With the new deal, Chinese farmers will be able to resurrect good farming techniques -- at least on a small portion of Mashonaland -- and contribute to strengthening Zimbabwe’s agricultural potential.  Fortunately, they have abundant capital of a kind unavailable to most Zimbabweans, which will enable them to spend $10 million on a massive new irrigation system for the five farms.  Given Zimbabwe’s increasingly erratic rainfall patterns and this year’s devastating shortages, irrigating the new tobacco crop could be the difference between success and failure for the Chinese farming enterprise.
 
It is unclear as to who will do the actual farming – whether the Chinese will plant, hoe, and weed themselves, or whether they will do what the former white owners did and employ legions of African workers (when 4,000 white farmers were ousted at the beginning of this century, 400,000 Africans lost their jobs). To produce 1,500 acres worth of high-quality Virginia tobacco, the new Chinese landlords may need to employ 500 or more local inhabitants. Yet, in other parts of Africa, Chinese industrial, mining, and road construction firms have preferred to import labor from China, depriving Africans of job opportunities.  (Zimbabwe’s formal wage unemployment rate is about 90 percent.) 
 
Zimbabwe is in free fall economically, with many banks and industries closing, and the government unable to pay its civil servants. It has just introduced a mad-cap plan to print fake dollar bonds to substitute for the U.S. dollars and South African rands, the country’s most commonly used currencies.
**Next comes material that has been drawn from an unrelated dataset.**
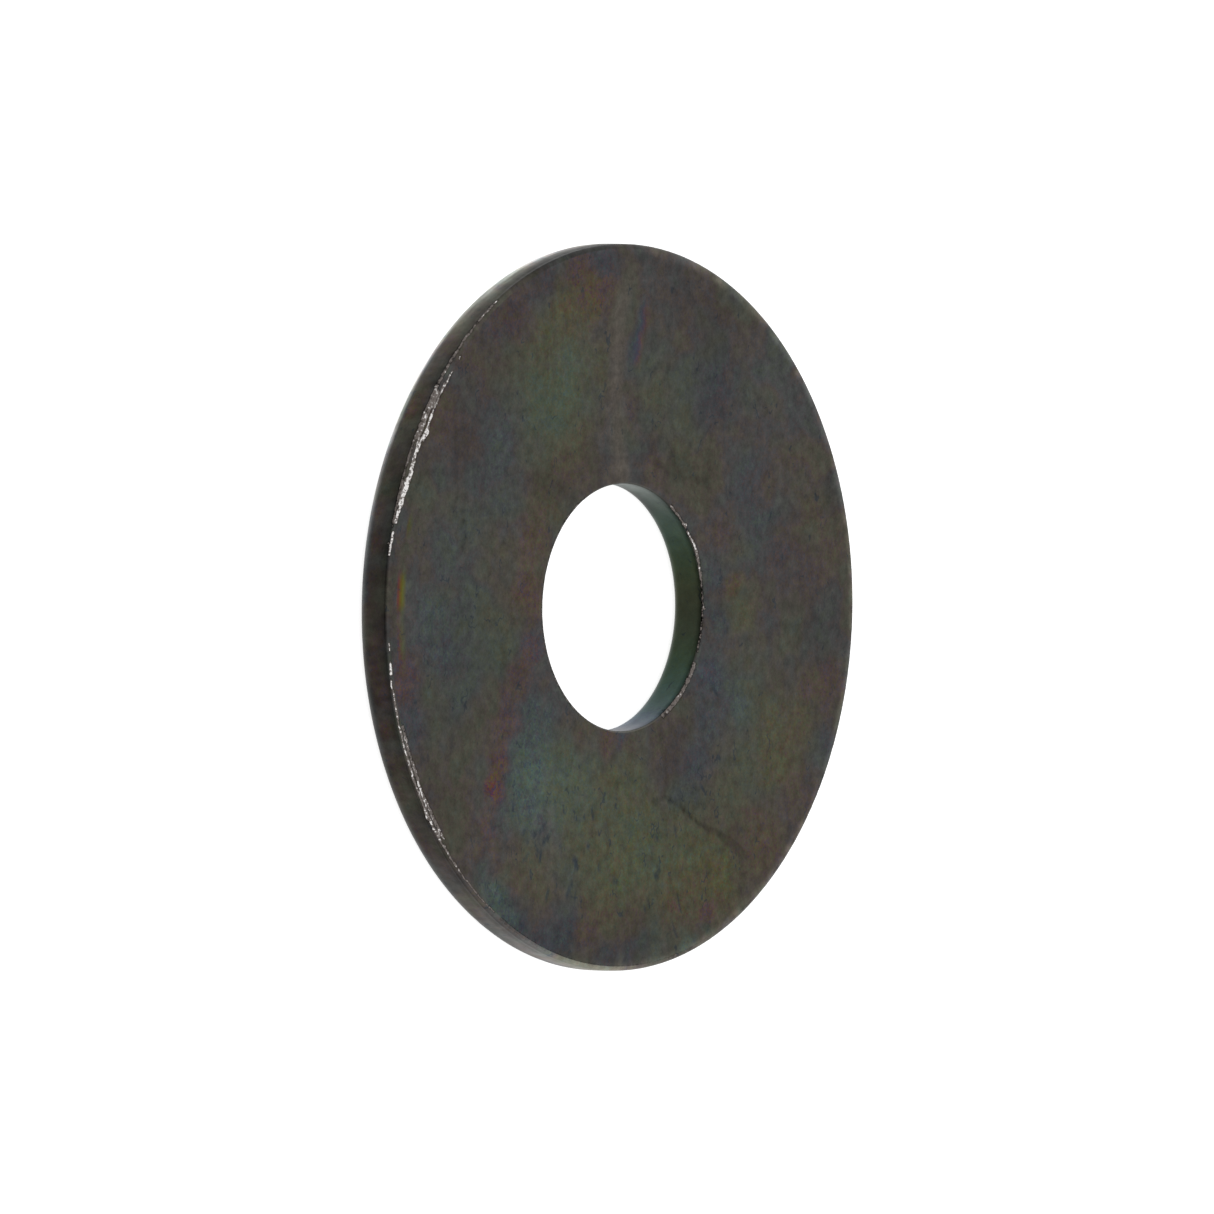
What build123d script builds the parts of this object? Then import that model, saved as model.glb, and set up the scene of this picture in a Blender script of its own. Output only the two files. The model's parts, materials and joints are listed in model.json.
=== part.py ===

If they try to make the bonds legal tender, popular consternation and inflation will immediately result.
 
In this frantic atmosphere of one of Africa’s poorest countries, the arrival of even a small number of Chinese farmers and farm managers will help uplift the local economy. They may constitute a harbinger of important positive change in a country that is otherwise sliding from poverty into despair, thanks to the incompetence of an aging 92-year old national leader and his malfunctioning administration.